___ Listed records ___

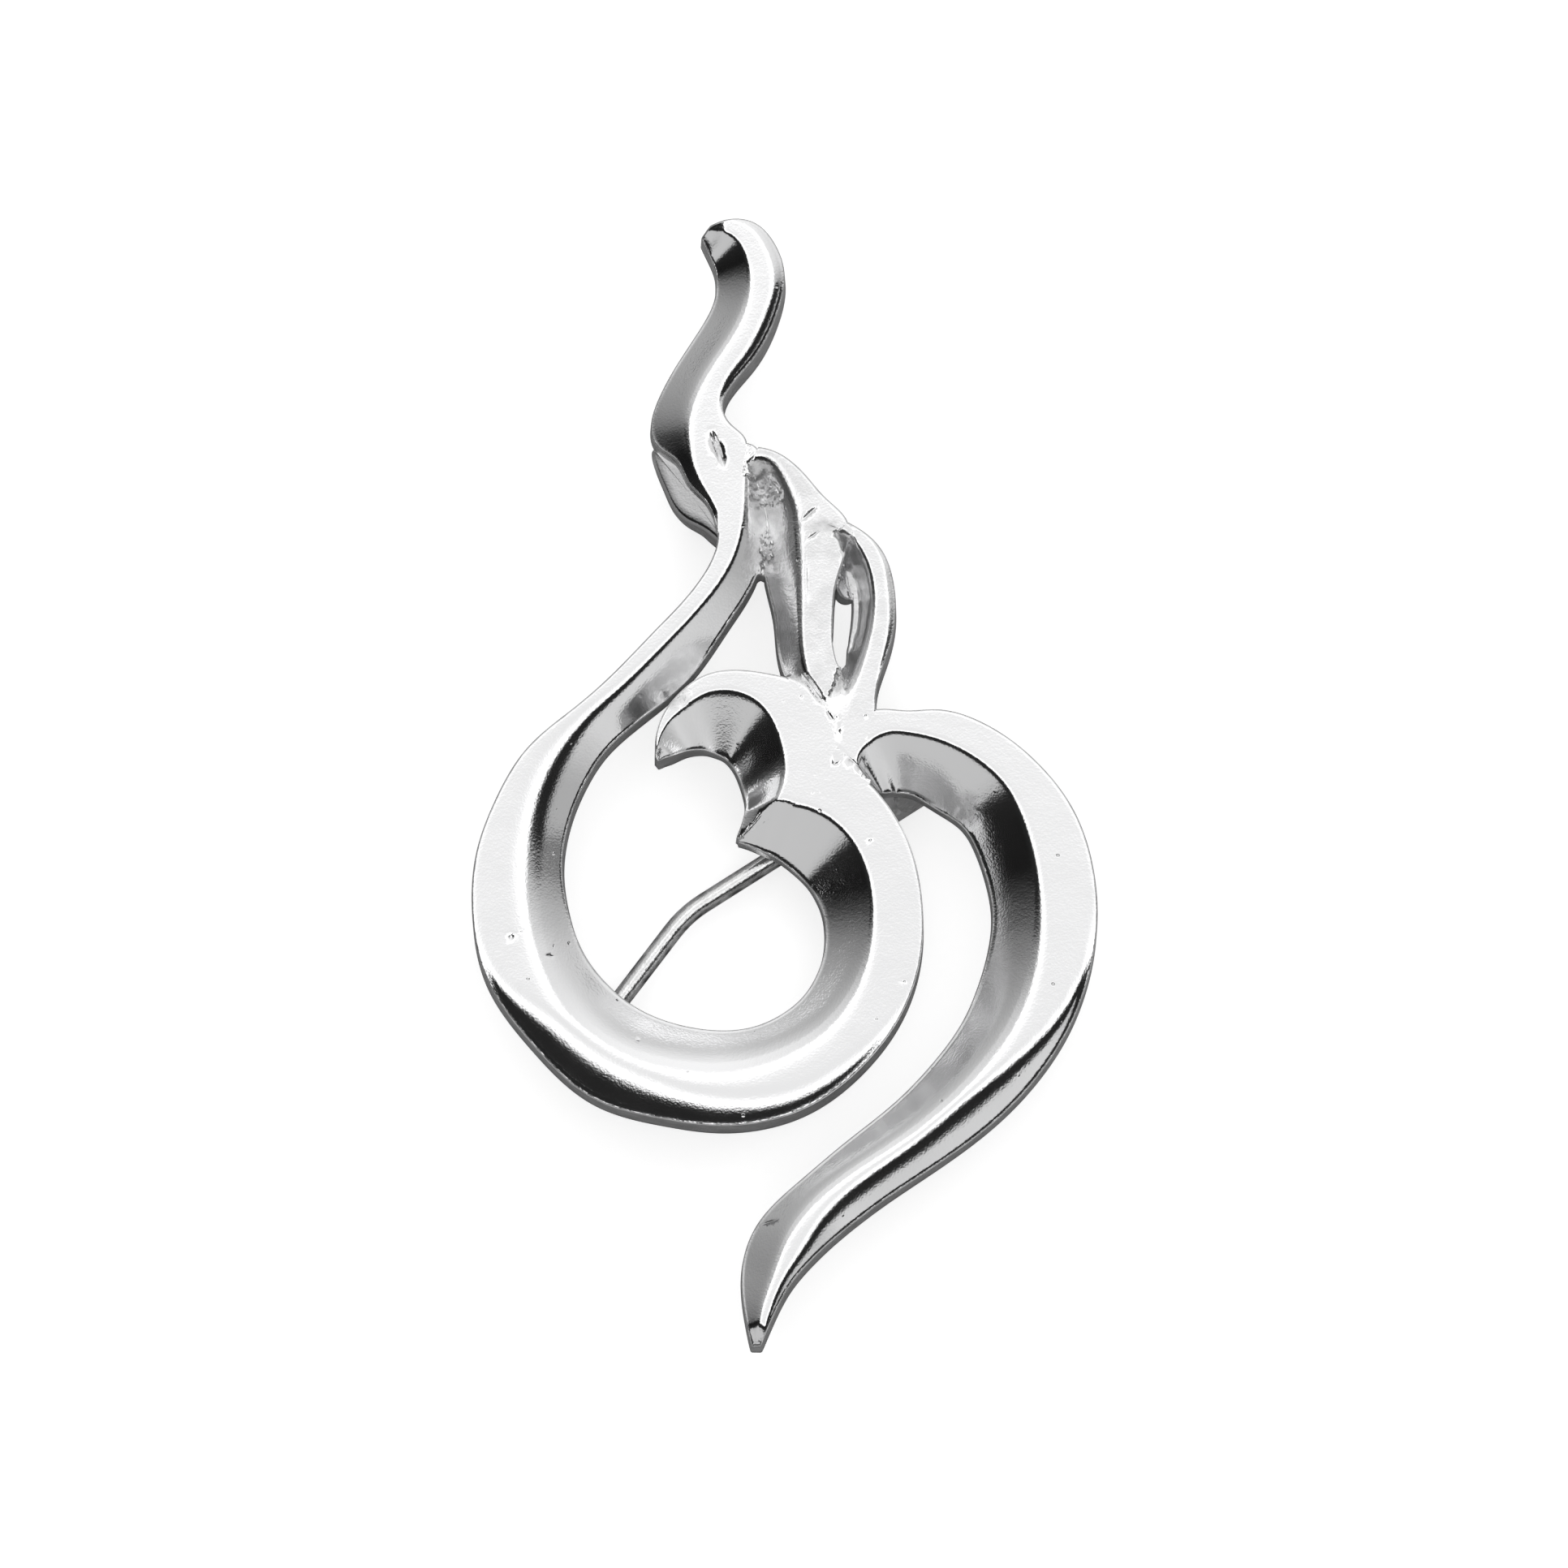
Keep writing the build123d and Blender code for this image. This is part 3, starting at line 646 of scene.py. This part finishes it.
def paint(piece, name, values):
    """Keeps one number for each of a piece's points, for its material to read."""
    layer = piece.data.attributes.new(name, "FLOAT", "POINT")
    layer.data.foreach_set("value", np.asarray(values, np.float32))


rim_pairs = outline_edges(top)
rim_ids, rim_pairs = np.unique(rim_pairs, return_inverse=True)
rim_pairs = rim_pairs.reshape(-1, 2)
rim_count = len(rim_ids)
rim_flat = flat[rim_ids]
all_outline, all_insets = np.vstack(outlines), np.concatenate(insets)
nearest = [np.linalg.norm(all_outline - point, axis=1).argmin() for point in rim_flat]
scale = all_insets[nearest] / inset
scale = even_out(scale[:, None], rim_pairs, 4)[:, 0]
a, b = rim_pairs.T
along = rim_flat[b] - rim_flat[a]
outward = np.stack([along[:, 1], -along[:, 0]], 1)
rim_normal = np.zeros((rim_count, 2))
np.add.at(rim_normal, a, outward)
np.add.at(rim_normal, b, outward)
rim_normal = unit(even_out(unit(rim_normal), rim_pairs, 3))

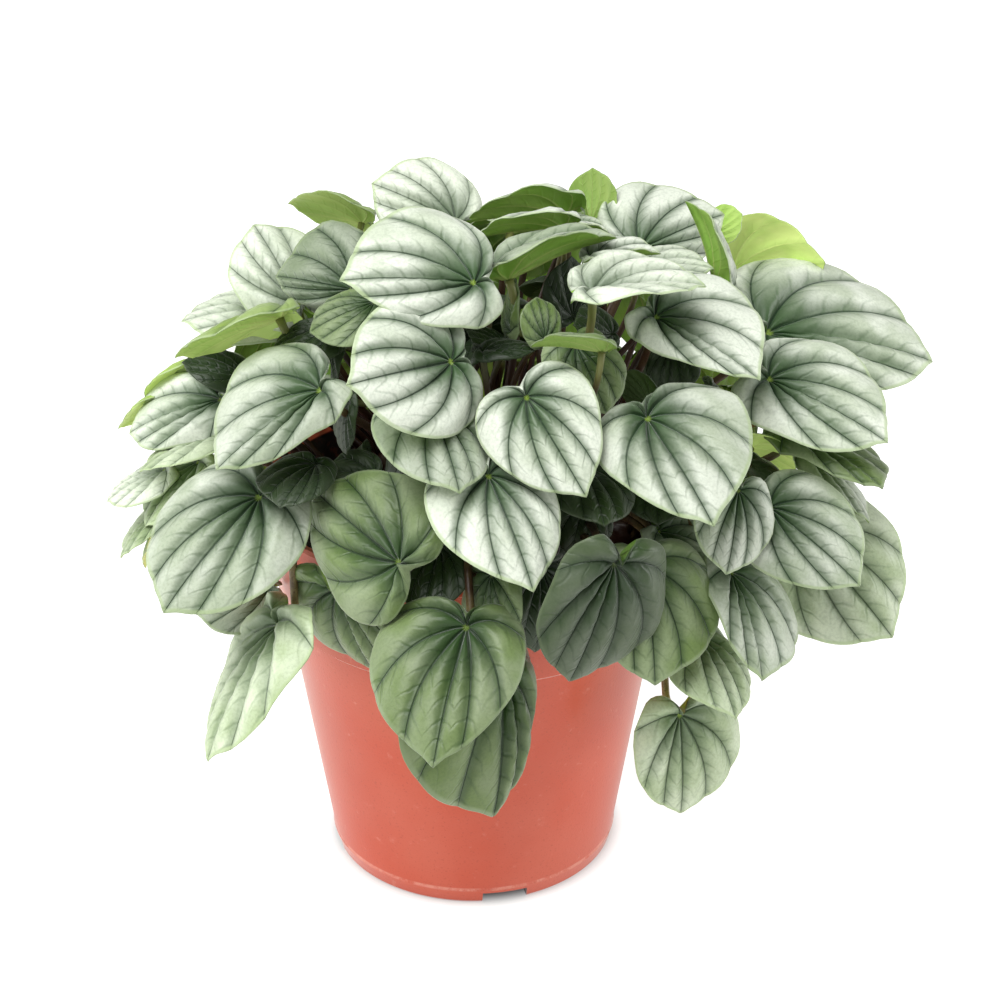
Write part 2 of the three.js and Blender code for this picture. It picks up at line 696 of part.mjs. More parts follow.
// A stalk's route: up out of its own place on the crown and into the blade from behind and
// beneath, over the rim where the leaf hangs low outside the pot
function stalkRoute(leaf, crown, place) {
  const end = stalkEnd(leaf);
  const toward = Math.atan2(end.y - crown[1], end.x - crown[0]) + place.turn;
  const outward = vector(Math.cos(toward), Math.sin(toward), 0);
  const start = vector(crown[0], crown[1], SOIL.top + CROWN.rise * place.height)
    .addScaledVector(outward, (CROWN.radius - CROWN.sunk) * place.out);
  const reach = start.distanceTo(end);
  const arrive = leaf.normal.clone();
  const endRadius = Math.hypot(end.x, end.y);
  if (endRadius > POT.rimRadius && end.z < POT.height + OVER_RIM.below) {
    const radial = vector(end.x / endRadius, end.y / endRadius, 0);
    radial.applyAxisAngle(vector(0, 0, 1), OVER_RIM.aside * (place.layer - 1));
    const over = radial.clone().multiplyScalar(POT.rimRadius - OVER_RIM.inside);
    const out = radial.clone().multiplyScalar(POT.rimRadius + OVER_RIM.outside);
    over.z = POT.height + OVER_RIM.high + OVER_RIM.apart * place.layer;
    out.z = POT.height + OVER_RIM.low + OVER_RIM.apart * place.layer;
    const hang = end.clone().addScaledVector(arrive, -STALK.hang * reach);
    const curve = new THREE.CatmullRomCurve3([start, over, out, hang, end]);
    return { curve, steps: STALK.rimSteps };
  }
  const first = start
    .clone()
    .add(vector(0, 0, STALK.rise * reach))
    .addScaledVector(outward, STALK.spread * reach);
  const last = end.clone().addScaledVector(arrive, -STALK.arrive * reach);
  const curve = new THREE.CubicBezierCurve3(start, first, last, end);
  return { curve, steps: isSmall(leaf) ? STALK.smallSteps : STALK.steps };
}

function stalkGeometry({ curve, steps }, radius) {
  const section = new THREE.Shape();
  for (let i = 0; i < STALK.sides; i++) {
    const angle = (2 * Math.PI * i) / STALK.sides;
    section[i === 0 ? "moveTo" : "lineTo"](radius * Math.cos(angle), radius * Math.sin(angle));
  }
  section.closePath();
  return new THREE.ExtrudeGeometry(section, {
    steps,
    bevelEnabled: false,
    extrudePath: curve,
  });
}

function stalkRadius(leaf) {
  return isSmall(leaf) ? STALK.smallRadius : STALK.radius;
}

// A rounded crown, sunk in its hole in the soil
function crownSolid([x, y]) {
  const top = SOIL.top + CROWN.rise;
  const bottom = SOIL.top - CROWN.depth + CROWN.gap;
  const profile = [
    [0, bottom],
    [CROWN.radius, bottom],
    [CROWN.radius, top - CROWN.waist * CROWN.rise],
    [CROWN.radius * CROWN.topRadius, top - CROWN.shoulder * CROWN.rise],
    [0, top],
  ];
  return solid(turned(profile, CROWN.sides).translate(x, y, 0));
}

// Where each leaf's stalk leaves the crown: the higher the leaf, the nearer the top
function crownPlaces(leaves) {
  const order = [...leaves].sort((one, other) => one.origin.z - other.origin.z);
  return leaves.map((leaf) => {
    const rank = order.indexOf(leaf);
    const height = (rank + 0.5) / leaves.length;
    return {
      height: CROWN.lowest + CROWN.climb * height,
      out: 1 - CROWN.gather * height ** 2,
      turn: CROWN.spread * ((rank % CROWN.layers) - 1),
      layer: rank % CROWN.layers,
    };
  });
}

// The whole plant

function allLeaves() {
  const leaves = Object.fromEntries(
    Object.entries(PLANTLETS).map(([name, plantlet]) => [name, plantlet.leaves.map(placedLeaf)]),
  );
  for (const ring of BACK_RINGS) {
    for (let i = 0; i < ring.count; i++) {
      const azimuth = ring.from + ((ring.to - ring.from) * i) / (ring.count - 1);
      const name =
        azimuth < BACK.split[0] ? "back_right" : azimuth < BACK.split[1] ? "back" : "back_left";
      leaves[name].push(ringLeaf(ring, azimuth));
    }
  }
  return leaves;
}

function stalkSolid(leaf, crown, place) {
  return solid(stalkGeometry(stalkRoute(leaf, crown, place), stalkRadius(leaf)));
}

function plantletSolid(name, leaves) {
  const crown = PLANTLETS[name].crown;
  const places = crownPlaces(leaves);
  const pieces = [crownSolid(crown)];
  leaves.forEach((leaf, i) => {
    pieces.push(stalkSolid(leaf, crown, places[i]));
    pieces.push(solid(bladeGeometry(leaf)));
  });
  return join(pieces);
}

// The plantlet whose crown stands nearest under a point
function nearestPlantlet(point) {
  const gap = ([, { crown }]) => Math.hypot(point.x - crown[0], point.y - crown[1]);
  const entries = Object.entries(PLANTLETS);
  const [name] = entries.reduce((best, entry) => (gap(entry) < gap(best) ? entry : best));
  return name;
}

// Adds the young leaves to the solids of their plantlets
function addYoung(solids) {
  const last = Math.max(...YOUNG.kept);
  for (let i = 0; i <= last; i++) {
    const leaf = youngLeaf();
    if (YOUNG.kept.includes(i)) {
      const name = nearestPlantlet(leaf.origin);
      const stalk = stalkSolid(leaf, PLANTLETS[name].crown, YOUNG.place);
      const whole = "plantlet_" + name;
      solids[whole] = join([solids[whole], stalk, solid(bladeGeometry(leaf))]);
    }
  }
}

const solids = { pot: potSolid(), soil: soilSolid() };
for (const [name, leaves] of Object.entries(allLeaves())) {
  solids["plantlet_" + name] = plantletSolid(name, leaves);
}
addYoung(solids);
const plant = new THREE.Group();
for (const [name, body] of Object.entries(solids)) {
  plant.add(mesh(name, body, COLOURS[name] ?? COLOURS.foliage));
}

const whole = new THREE.Box3().setFromObject(plant);
const middle = whole.getCenter(vector(0, 0, 0));
plant.position.set(-middle.x, -middle.y, 0);

export default plant;
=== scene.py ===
"""Potted peperomia: silvery heart-shaped leaves on thin stalks, in a 12 cm grower's pot.

Sizes inside the script are in millimetres, measured from the pot's axis on the floor, and
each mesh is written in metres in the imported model's frame.
"""
import math

import bpy
import numpy as np
from bpy.props import FloatProperty, FloatVectorProperty, IntProperty, PointerProperty
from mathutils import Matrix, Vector


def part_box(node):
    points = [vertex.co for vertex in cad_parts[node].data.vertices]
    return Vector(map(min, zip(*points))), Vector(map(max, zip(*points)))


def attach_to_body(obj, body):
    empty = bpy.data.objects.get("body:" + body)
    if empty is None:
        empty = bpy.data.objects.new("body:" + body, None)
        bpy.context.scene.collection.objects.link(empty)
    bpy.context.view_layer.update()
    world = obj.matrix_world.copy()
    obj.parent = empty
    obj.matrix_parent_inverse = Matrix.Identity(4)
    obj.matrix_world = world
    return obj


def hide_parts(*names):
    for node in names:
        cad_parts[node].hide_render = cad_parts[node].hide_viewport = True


bl_info = {
    "name": "Potted peperomia",
    "version": (1, 0, 0),
    "blender": (4, 5, 0),
    "location": "3D View > Sidebar > Peperomia",
    "description": "Builds a silver-leaved peperomia in its plastic pot",
    "category": "Add Mesh",
}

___

What needs to be done — Write out, from the lines above, only those from the line with "const whole = new" to the line with "from bpy.props import", exactly as given, including the first and the last.

Exercise result —
const whole = new THREE.Box3().setFromObject(plant);
const middle = whole.getCenter(vector(0, 0, 0));
plant.position.set(-middle.x, -middle.y, 0);

export default plant;
=== scene.py ===
"""Potted peperomia: silvery heart-shaped leaves on thin stalks, in a 12 cm grower's pot.

Sizes inside the script are in millimetres, measured from the pot's axis on the floor, and
each mesh is written in metres in the imported model's frame.
"""
import math

import bpy
import numpy as np
from bpy.props import FloatProperty, FloatVectorProperty, IntProperty, PointerProperty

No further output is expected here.